Why is what Cohen is alleging a criminal offense? Remember the facts of the story. These are undisputed: Two women approached Donald Trump and threatened to ruin his career and humiliate his family if he doesn’t give them money. Now, that sounds like a classic case of extortion. Yet for whatever reason, Trump caves to it and he directs Michael Cohen to pay the ransom. Now more than two years later, Trump is a felon for doing this. It doesn’t seem to make any sense. Oh, but you’re not a federal prosecutor on a political mission. If you were a federal prosecutor on a political mission, you would construe those extortion payments as campaign contributions. You’d do this even though the money in question did not come from or go to Donald Trump’s presidential campaign. Then you’d claim that Trump and Michael Cohen violated campaign finance law because they didn’t publicly disclose those payments , despite the fact that disclosing them would nullify the reason for making them in the first place, which was to keep the whole thing secret. That is the argument you would make, both in federal court and through your proxies on cable television. It is insultingly stupid but because everyone in power hates the target of your investigation, nobody would question you, and that’s what’s happening right now.

Bolding added to highlight a clever little flourish. The facts-not-in-dispute preface is an old standby — a way for well-intentioned commentators to introduce a novel argument or interpretation. In this case, the allegedly not-in-dispute facts are that these two women “approached Donald Trump and threatened to ruin his career and humiliate his family.”

These “undisputed” facts find a high degree of disputation in federal court filings. For example, the SDNY filing notes that McDougal — identified as "Woman-1″ — began attempting in June 2016 to sell her story about Trump, a process that included hiring an attorney. From the court papers:

Attorney-1 then contacted the editor-in-chief (“Editor-1”) of a popular tabloid magazine

(“Magazine-1”) and offered to sell the story to Magazine-1. The Chairman and Chief Executive

Officer (“Chairman-1”) of the media company that owns Magazine-1 (“Corporation-1”) had a

prior relationship with Individual-1 and Cohen. In August 2014, Chairman-1 had met with Cohen

and Individual-1, and had offered to help deal with negative stories about Individual-1’s

relationships with women by identifying such stories so that they could be purchased and “killed.”

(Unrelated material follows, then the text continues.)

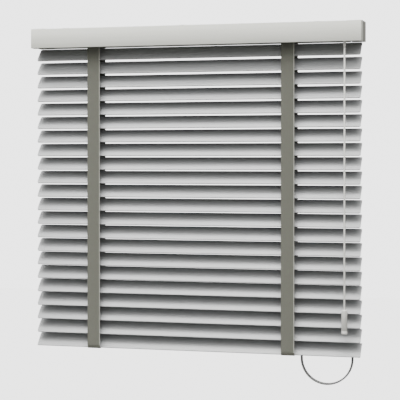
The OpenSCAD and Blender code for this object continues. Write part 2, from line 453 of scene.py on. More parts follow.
@dataclass(frozen=True)
class StovedSteel(Finish):
    """Roll-formed steel with stoved enamel: an even colour with a fine orange peel."""

    low: str = "#8B8C85"
    high: str = "#979890"

    def make(self) -> Material:
        """Return the enamel, with peel about 2 mm across."""
        enamel = self.start(Coat_Weight=0.25, Coat_Roughness=0.3)
        enamel.mottle((70.0, 40.0, 25.0), self.low, self.high, 3.0)
        enamel.bump(enamel.noise(500.0, 1.0).outputs["Fac"], 0.05, 0.5)
        return enamel.material


@dataclass(frozen=True)
class DrawnSteel(Finish):
    """Zinc-plated drawn steel bar: bright, with draw lines along its length."""

    def make(self) -> Material:
        """Return the steel, with draw lines about 0.6 mm apart."""
        steel = self.start(Metallic=1.0)
        steel.follow(steel.mottle((120.0, 0.6, 0.6), "#A9ACAF", "#C9CCCE", 5.0), 0.25, 0.45)
        return steel.material


@dataclass(frozen=True)
class Moulded(Finish):
    """Injection-moulded plastic with a fine spark-eroded grain."""

    low: str = "#D8D8D2"
    high: str = "#E4E4DE"
    grain_mm: float = 0.9
    depth_mm: float = 0.03
    coat: float = 0.0
    transmission: float = 0.0

    def make(self) -> Material:
        """Return the plastic, whose grain is drawn a little coarser than real so that it shows."""
        plastic = self.start(
            Coat_Weight=self.coat, Coat_Roughness=0.15, Transmission_Weight=self.transmission, IOR=1.49
        )
        patches = plastic.mottle((35.0, 35.0, 35.0), self.low, self.high, 2.0)
        plastic.follow(patches, self.roughness - 0.04, self.roughness + 0.05)
        plastic.bump(plastic.noise(1000.0 / self.grain_mm, 2.0).outputs["Fac"], self.depth_mm, 0.6)
        return plastic.material


@dataclass(frozen=True)
class WovenTape(Finish):
    """Polyester ladder tape in a plain weave, with a highlight painted lighter along each web's right edge:
    matt, with a soft sheen.
    """

    warp: str = "#787970"
    weft: str = "#686961"
    # Painted highlight: the lighter colour along each web's right edge.
    edge_highlight: str = "#A9AAA2"
    thread_mm: float = 1.5

    def make(self) -> Material:
        """Return the weave. Its threads are really about 0.5 mm apart and are drawn at 1.5 mm."""
        tape = self.start(Sheen_Weight=0.25, Sheen_Roughness=0.5, Specular_IOR_Level=0.2)
        material = tape.material
        uv = add_node(material, "UVMap", {"uv_map": "weave"}).outputs["UV"]
        parts = add_node(material, "SeparateXYZ", None, {"Vector": uv})
        waves = []
        for axis, step in (("X", self.thread_mm), ("Y", self.thread_mm * 1.15)):
            threads = {0: parts.outputs[axis], 1: math.pi / step}
            turn = add_node(material, "Math", {"operation": "MULTIPLY"}, threads)
            waves.append(add_node(material, "Math", {"operation": "SINE"}, {0: turn.outputs[0]}).outputs[0])
        weave = add_node(material, "Math", {"operation": "MULTIPLY"}, dict(enumerate(waves))).outputs[0]
        share = add_node(material, "MapRange", None, {"Value": weave, "From Min": -1.0, "From Max": 1.0})
        colours = {0: share.outputs["Result"], 6: linear(self.weft), 7: linear(self.warp)}
        cloth = add_node(material, "Mix", {"data_type": "RGBA"}, colours)
        slubs = {0: 0.25, 6: cloth.outputs[2], 7: tape.noise(0.35, 4.0, uv).outputs["Color"]}
        dyed = add_node(material, "Mix", {"data_type": "RGBA", "blend_type": "MULTIPLY"}, slubs)
        # The right edge takes the painted highlight's lighter colour.
        edge = add_node(material, "Attribute", {"attribute_name": "edge_highlight"})
        ends = {0: edge.outputs["Fac"], 6: dyed.outputs[2], 7: linear(self.edge_highlight)}
        tape.feed("Base Color", add_node(material, "Mix", {"data_type": "RGBA"}, ends).outputs[2])
        tape.bump(weave, 0.25, 0.5)
        return material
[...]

Consistent with that offer, after Editor-1 told Chairman-1 about Woman-1’s story, they contacted

Cohen to tell him about the offer.

Let’s fill in some blanks: “Chaiman-1” is David Pecker, the American Media executive who oversees the National Enquirer and has performed “catch-and-kill” services for Trump. The term refers to the act of paying for the rights to a salacious and unfavorable story, only to turn around and shelve it for good.

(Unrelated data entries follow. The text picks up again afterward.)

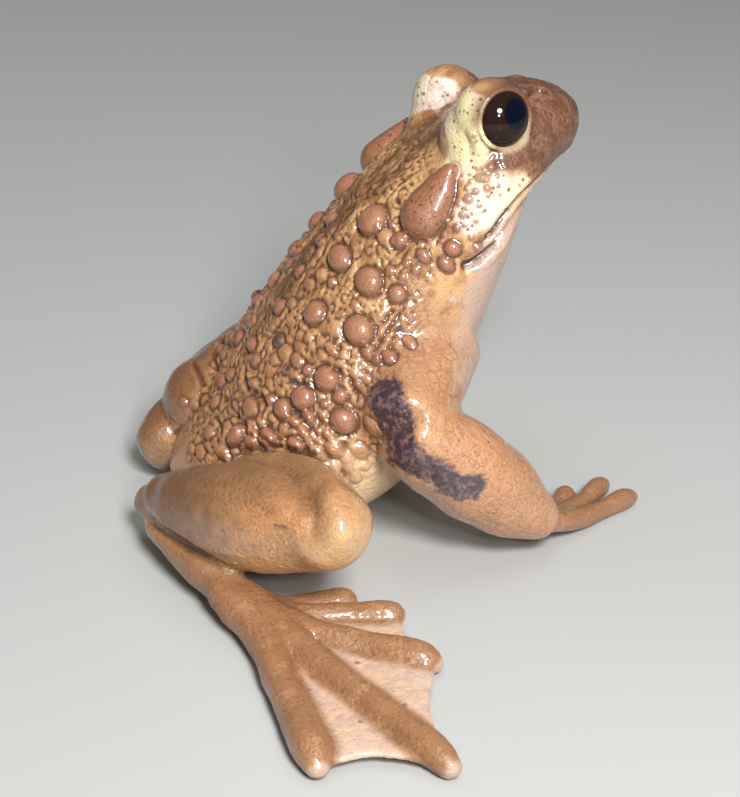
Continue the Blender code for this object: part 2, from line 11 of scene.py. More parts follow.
import bmesh
import bpy
import numpy as np
from mathutils import Matrix, Vector, noise
from mathutils.bvhtree import BVHTree
from mathutils.kdtree import KDTree


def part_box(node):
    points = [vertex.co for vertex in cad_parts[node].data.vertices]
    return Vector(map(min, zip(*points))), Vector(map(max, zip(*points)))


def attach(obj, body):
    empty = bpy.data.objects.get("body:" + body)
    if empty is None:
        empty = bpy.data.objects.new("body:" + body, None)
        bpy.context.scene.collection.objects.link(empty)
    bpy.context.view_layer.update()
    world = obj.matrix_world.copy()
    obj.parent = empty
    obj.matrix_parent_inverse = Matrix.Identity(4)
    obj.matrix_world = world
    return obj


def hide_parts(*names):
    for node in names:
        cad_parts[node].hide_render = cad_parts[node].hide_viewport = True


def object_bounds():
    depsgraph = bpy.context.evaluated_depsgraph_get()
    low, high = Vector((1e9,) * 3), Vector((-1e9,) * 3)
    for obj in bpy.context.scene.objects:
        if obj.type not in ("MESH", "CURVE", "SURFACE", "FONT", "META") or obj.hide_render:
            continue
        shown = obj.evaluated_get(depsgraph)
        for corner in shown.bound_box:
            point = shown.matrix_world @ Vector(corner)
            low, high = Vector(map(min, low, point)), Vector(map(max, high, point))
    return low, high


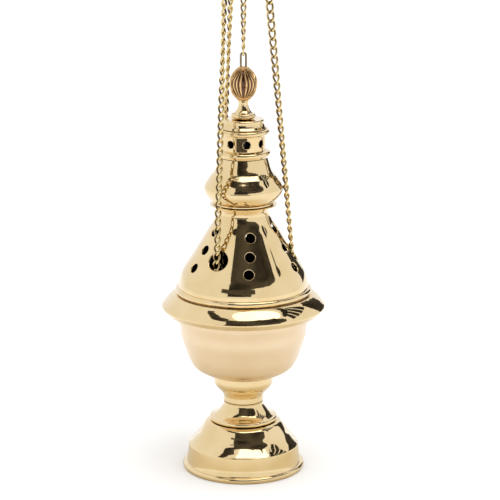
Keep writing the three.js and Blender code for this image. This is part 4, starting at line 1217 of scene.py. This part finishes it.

Now for the SDNY description of the Stormy Daniels (“Woman-2”) situation:

On October 8, 2016, an agent for an adult film actress (“Woman-2”) informed Editor-1 that

Woman-2 was willing to make public statements and confirm on the record her alleged past affair

with Individual-1. Chairman-1 and Editor-1 contacted Cohen and put him in touch with Attorney-1,

who was also representing Woman-2. Over the course of the next few days, Cohen negotiated

a $130,000 agreement with Attorney-1 to purchase Woman-2’s silence. Cohen received a signed

confidential settlement agreement and a separate side letter from Attorney-1.

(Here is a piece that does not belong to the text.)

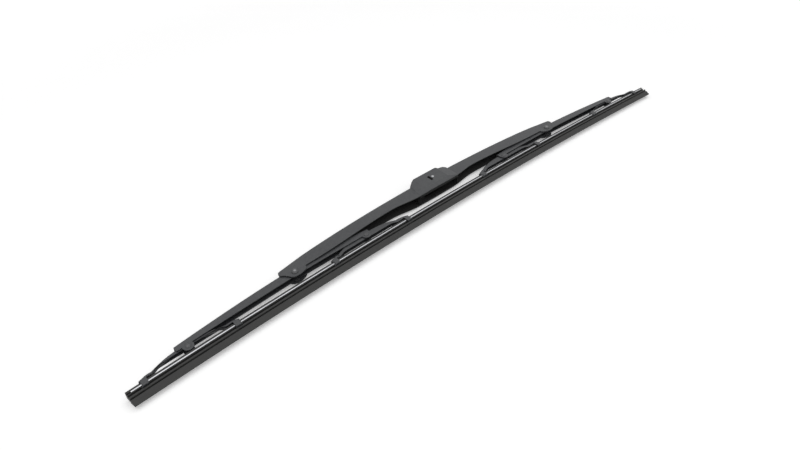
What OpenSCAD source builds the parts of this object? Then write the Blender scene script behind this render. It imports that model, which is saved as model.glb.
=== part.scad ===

So: What Carlson’s account misses is the sleaze inherent in the Trump-Cohen arrangement: They’d worked with their buddies at the National Enquirer to construct an early-warning system for bad news. The plea agreement that Cohen struck with SDNY prosecutors back in August spells out the formula. According to that document, Pecker in August 2015 “offered to help deal with negative stories about Individual-1′s relationships with women by, among other things, assisting the campaign in identifying such stories so they could be purchased and their publication avoided. [Pecker] agreed to keep Cohen apprised of any such negative stories.” Consistent with that arrangement, continues the plea document, “Corporation-1 advised Cohen of negative stories during the course of the campaign, and Cohen, with the assistance of Corporation-1, was able to arrange for the purchase of two stories so as to suppress them and prevent them from influencing the election.”

In the universe of Tucker Carlson, then, Trump is a poor victim of extortionist villains.

In the universe of fact-based court filings, Trump is the ringleader of a corrupt scheme with a simple purpose: Tell us who we may need to pay off.

In a discussion later in his program, Carlson welcomed Alan M. Dershowitz to discuss the ins and outs of his polemic. This exchange occurred:

CARLSON: Is - is it unfair to describe this scenario as extortion?  I say I know something about your sex life. I know a secret about you that you want to keep the - that’s non-criminal but that you want to keep hidden. And unless you pay me money, I’m going to reveal it.  That seems like textbook extortion to me. Why is it not?

DERSHOWITZ: It is absolutely textbook extortion.  And there ought to be a prosecution of any person, man or woman, who approaches any candidate or anybody else and says, “Unless you pay me money, I’m going to reveal a sex act that occurred.” That is absolute classic extortion.

And it’s shocking that the Special Counsel looking into this, who has a  broad mandate, he described it very broadly, isn’t looking into the extortion  committed by, at least, the porn star, whose lawyer obviously approached the candidate or the candidate’s people, and threatened exposure. Otherwise, why would you pay? Just listen to the tape. The tape makes that clear. The tape that Cohen made unwittingly of President Trump, it’s clear that they were paying off an extortion--

Michael Avenatti, attorney for Daniels, ripped Dershowitz on Twitter:

In a chat with the Erik Wemple Blog on Tuesday, Dershowitz said the McDougal situation “does not sound” like extortion, but that the Daniels case “warrants further investigation” on this front. “Extortionists are often very careful,” adds Dershowitz, noting that they may use indirect approaches to send this message, “There’s only one way you can stop me from going public and that’s to pay me.”

We’ve asked Carlson and Fox News about the “undisputed” facts of this case. We’ll update this post if we receive a response.

With one argument, Carlson managed to slime federal prosecutors, minimize the misdeeds of the Republican president and sow civic distrust among his viewers: “Screw you, America and your stupid election. We’re in charge. That’s the real message here, in case you missed it,” said Carlson.